Below the mural is a sculpted prairie scene that people can crawl under, where roots are visible, and come up in the middle of the exhibit in two domes, like a prairie gopher or other critter might.

“I think that’ll be a favorite area,” Anderson said.

The exhibit will feature a taxidermied bison calf and other sculpted animals, along with information on prairie plants, their roots and more.

The giant cottonwood

One of the centerpieces of the exhibits is a giant, sculpted cottonwood that visitors can go inside and hunt for that hard-to-find sculpted bat and other critters on the outside.

The tree stretches into other exhibits, like the forest exhibit, and features a turkey and woodpeckers on its bark and branches.

The tree also has a pull-out drawer that features tree rings and tells how to gauge a tree’s age.

Forest

The forest scene is made to look like a branch has fallen off the large cottonwood. That branch features spots where the bark opens to show what’s under the bark of a tree.

The forest exhibit also features a mural and several sculpted or taxidermied critters to spot.

In that display, two terrariums will house the nature center’s snakes and salamander.

The exhibit also features other animal sounds and a scat-matching station, along with a taxidermied fawn and ruffed grouse.

Raptors

Two windows on the southwest side of the center will display Guka, the nature center’s barred owl, in one pen and two new red-tailed hawks, Sha and Wiyaka, in another area. The birds, all flightless after accidents or injuries, will be visible from the inside and outside, though blinds will occasionally be closed to give them privacy.

The exhibit will also feature a large, sculpted eagle talon and a machine that casts the silhouettes of birds on the wall or carpet, along with several educational panels.

Education blips

Along the east and north walls of the exhibits, a geologic timeline depicting earth’s 4.5 billion years of history will be on display for visitors.

“That was pretty neat to work on,” Reese said.

Then around the center, other displays will discuss the nature center’s solar energy arrays, its energy-efficient light bulbs, its geothermal system, its low-water toilets and faucets, its bird glass — which features dots for birds to better see the glass — and more.

Creatures of the night

A creatures of the night exhibit gives visitors a taste of what it’s like to be in the center at night, which people can do each week since the center is open until 10 p.m.

Reese hopes it will help people past any fear or apprehension around nature at night.

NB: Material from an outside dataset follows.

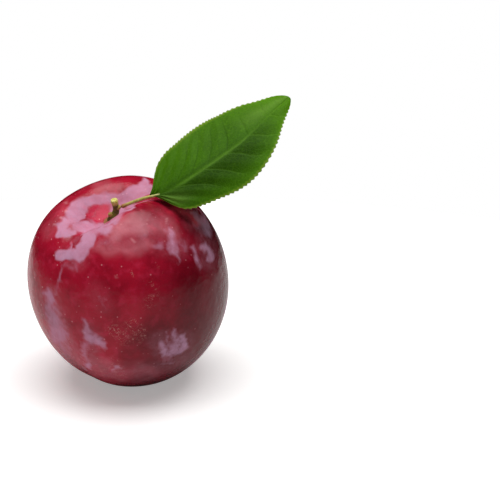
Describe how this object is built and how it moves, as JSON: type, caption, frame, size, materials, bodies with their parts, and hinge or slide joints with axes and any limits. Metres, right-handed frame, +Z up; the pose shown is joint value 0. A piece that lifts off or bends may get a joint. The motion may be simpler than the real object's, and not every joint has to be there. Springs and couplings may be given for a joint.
{
  "type": "plum",
  "caption": "Ripe red plum as picked, with its stem cavity and suture, a short stalk and a toothed leaf; it rests on a small flat spot.",
  "frame": {"origin": "centre of the small flat spot that the fruit rests on", "axes": "+Z up from the flat spot, +X towards the side that the leaf grows to, -Y towards the side with the higher rim"},
  "size_m": [0.079, 0.0601, 0.0857],
  "materials": {
    "skin": "smooth waxy plum skin, red with a lavender bloom rubbed off in patches",
    "stalk": "olive green bark with a yellow green picked end",
    "leaf": "green leaf, soft sheen on the upper face and pale below"
  },
  "bodies": {
    "root": {"fruit": "skin", "stalk": "stalk", "leaf": "leaf"}
  },
  "joints": []
}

“A lot of people are nervous to go out for a hike in the woods at night,” Reese said. “So this maybe gives them an opportunity to experience what they might experience out there, what they may be afraid to experience out there. Hopefully, it will demystify some of the fear of being out at night.”

Anderson calls this one of the featured exhibits, which was an idea of retired Director/Naturalist Larry Dolphin after he saw a similar exhibit at another center.

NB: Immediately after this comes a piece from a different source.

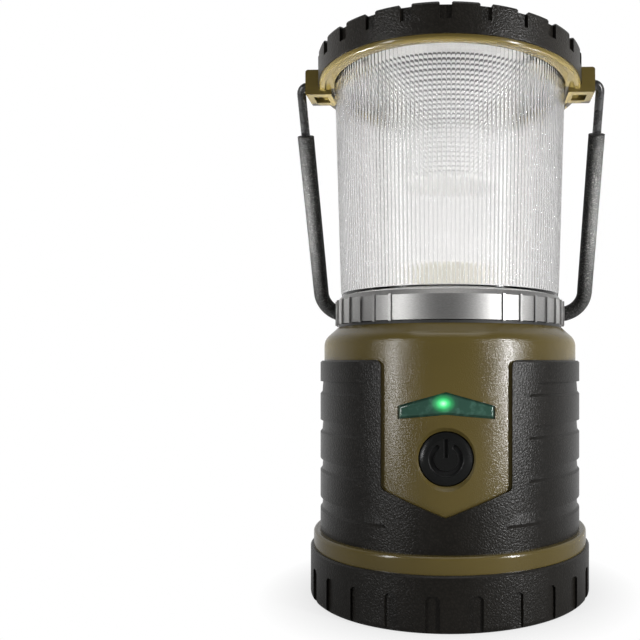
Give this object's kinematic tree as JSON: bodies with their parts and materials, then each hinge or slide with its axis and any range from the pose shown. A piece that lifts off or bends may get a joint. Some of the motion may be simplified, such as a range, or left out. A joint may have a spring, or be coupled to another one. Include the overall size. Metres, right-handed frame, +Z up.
{
  "type": "camping lantern",
  "caption": "Round rechargeable camping lantern with a rubber-armoured housing, a fluted clear globe, a swinging bail, a push button and a hinged port cover.",
  "frame": {"origin": "middle of the face it stands on", "axes": "+Z up along the lantern's axis, front with the button towards -Y, bail lugs at +X and -X"},
  "size_m": [0.1436, 0.124, 0.2361],
  "materials": {
    "black_rubber": "matte, fine leather grain",
    "olive_plastic": "satin, fine pebble texture",
    "screw_steel": "zinc plated",
    "seal_rubber": "smooth",
    "cell_wrap": "shrink wrap",
    "black_plastic": "fine",
    "nickel_strip": "nickel",
    "board_green": "solder mask",
    "indicator_led": "lit green",
    "green_window": "tinted, clear",
    "socket_steel": "stamped",
    "heat_sink_aluminium": "die cast",
    "board_white": "white solder mask",
    "led_phosphor": "lit white",
    "frosted_diffuser": "frosted",
    "reflector_white": "bright white",
    "lead_jacket": "smooth jacket",
    "ring_metal": "brushed, satin",
    "clear_lens": "clear fluted polycarbonate",
    "reflector_silver": "metallised",
    "bail_steel": "black coated",
    "grip_foam": "foamed, speckled",
    "button_rubber": "satin"
  },
  "bodies": {
    "housing": {"base_boot": "black_rubber", "base_cap": "olive_plastic", "base_screws": "screw_steel", "base_seal": "seal_rubber", "housing_shell": "olive_plastic", "grip_sleeve": "black_rubber", "neck_gasket": "seal_rubber", "cell_1": "cell_wrap", "cell_2": "cell_wrap", "cell_3": "cell_wrap", "cell_4": "cell_wrap", "cell_holder_lower": "black_plastic", "cell_holder_upper": "black_plastic", "cell_links_lower": "nickel_strip", "cell_links_upper": "nickel_strip", "main_board": "board_green", "main_board_screws": "screw_steel", "tact_switch": "black_plastic", "indicator_leds": "indicator_led", "indicator_window": "green_window", "port_board": "board_green", "port_board_screws": "screw_steel", "power_outlet": "socket_steel", "charge_inlet": "socket_steel", "heat_sink": "heat_sink_aluminium", "heat_sink_screws": "screw_steel", "led_board": "board_white", "led_chips": "led_phosphor", "diffuser_dome": "frosted_diffuser", "lower_reflector": "reflector_white", "cell_leads": "lead_jacket", "led_leads": "lead_jacket", "port_leads": "lead_jacket"},
    "globe": {"globe_ring": "ring_metal", "lens_seal": "seal_rubber", "lens": "clear_lens", "upper_reflector": "reflector_silver", "reflector_screws": "screw_steel", "handle_collar": "olive_plastic", "top_cap": "black_rubber"},
    "bail": {"bail_wire": "bail_steel", "bail_grip": "grip_foam"},
    "power_button": {"power_button": "button_rubber", "switch_plunger": "black_plastic"},
    "port_cover": {"port_cover": "black_rubber"}
  },
  "joints": [
    {"name": "globe_lift", "type": "slide", "parent": "housing", "child": "globe", "axis": [0, 0, 1], "range_m": [0, 0.1]},
    {"name": "bail_swing", "type": "hinge", "parent": "globe", "child": "bail", "pos_m": [0, 0, 0.2266], "axis": [1, 0, 0], "range_deg": [0, 305]},
    {"name": "button_press", "type": "slide", "parent": "housing", "child": "power_button", "axis": [0, 1, 0], "range_m": [0, 0.001], "stiffness_N_per_m": 1500, "springref_m": -0.0005},
    {"name": "port_cover_hinge", "type": "hinge", "parent": "housing", "child": "port_cover", "pos_m": [0, 0.0579, 0.0523], "axis": [-1, 0, 0], "range_deg": [0, 120]}
  ]
}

The exhibit features low lighting, night sounds of the nature center and sculpted critters. It also includes a lit moon and the Big Dipper constellation. Dolphin tells the story of the Big Dipper on a recording that can be played at the push of a button.

“His voice is literally in the building,” Reese said.

Dragonflies

This exhibit will feature a large dragonfly head that people can put their own head inside to see how a dragonfly’s eyes see, along with informational panels on dragonflies.

Wetland

The wetland exhibit will highlight the macroinvertebrates children may encounter when scooping the pond, along with a terrarium with painted turtles, a mural of a pond scene and taxidermied ducks. The exhibit also features a large turtle shell people can sit on and crawl through, which staff say could be a favorite spot for photos.

Early childhood room

The new early childhood room is a gateway to fun for youngsters, and they can even enter through a hole in the door, which is designed to look like the bark of tree.

The room offers plenty of fun and educational exhibits, and a mural offers youngsters a chance to spot many painted critters, some from a treehouse built out from the north wall.

“Lots of critters and plants to look for,” Anderson said.

At a puzzle table, kids can put together and take apart a picture of a great blue heron and a deer. With the pieces on, it’s a picture of the two animals. With them off, it shows the skeleton of the animals.

A puppet theater stage will offer kids the chance to stage puppet shows, and there will be a spot where children can do Crayon rubs. A bird watching station features binoculars and information about commonly spotted birds by west-facing windows.

Dolphin’s presence is felt just outside the early childhood room with a picture and a quote he commonly used in his three decades at the center: “For the wild ones and the little ones.”

“This project wouldn’t have happened without Larry’s passion for this place,” said Reese, Dolphin’s successor.